Hawkins, who is Black, spoke extensively about race to less than a dozen students during the event, which was titled “Critical Perspectives of Race & Gender: Towards A More Sustainable Future.” As an assistant professor of communication studies, he said he often finds that his advocacy for racial justice overlaps with his classroom teaching.

“How I teach is inherently always going to have a racial justice lens,” Hawkins said. “Even in the classes I teach now, whether it be health communication or argumentation and advocacy, I’m always reminding students to take a step back and understand that identity usually shapes a lot of who we are, it shapes what we’re exposed to, what values we have, what messages we receive.” 

Hawkins provided insight into how community members could create a more politically and socially just climate at the college.

“Because Emerson is still largely majority white, I think the community can one start more initiative about recruiting more students of color and faculties of color,” Hawkins said. “It’s incredibly important if you feel alone or are a first-generation college student to have someone who looks like you and understands your experience.”

While speaking on acts of police brutality against Black individuals, Hawkins discussed the importance of allyship.

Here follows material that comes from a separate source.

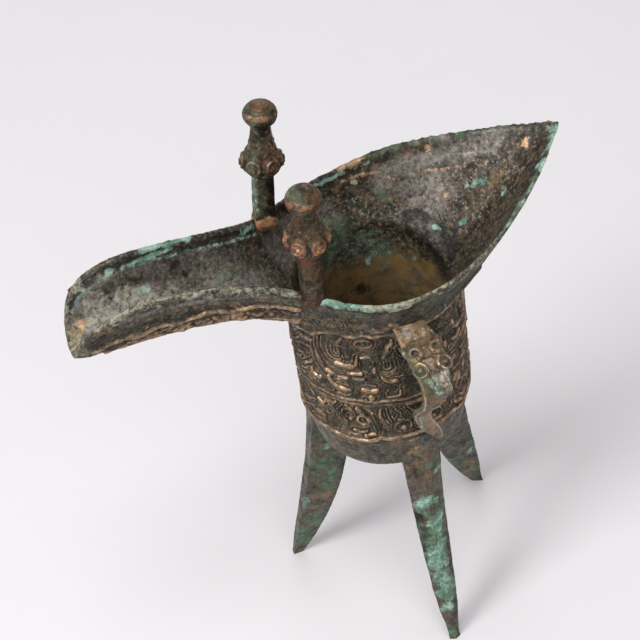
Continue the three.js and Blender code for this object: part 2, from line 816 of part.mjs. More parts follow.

“Allyship is messy, allyship is hard, but allyship is necessary,” Hawkins said. “We’re at a critical juncture right now where we are having real conversations about racism, policing, and what structural racism looks like. So I think what anyone can do is educate yourself and understand that there is a place for you in the fight for racial justice even if you are a white person.”

News Editor Andrew Brinker did not edit this article because of a conflict of interest.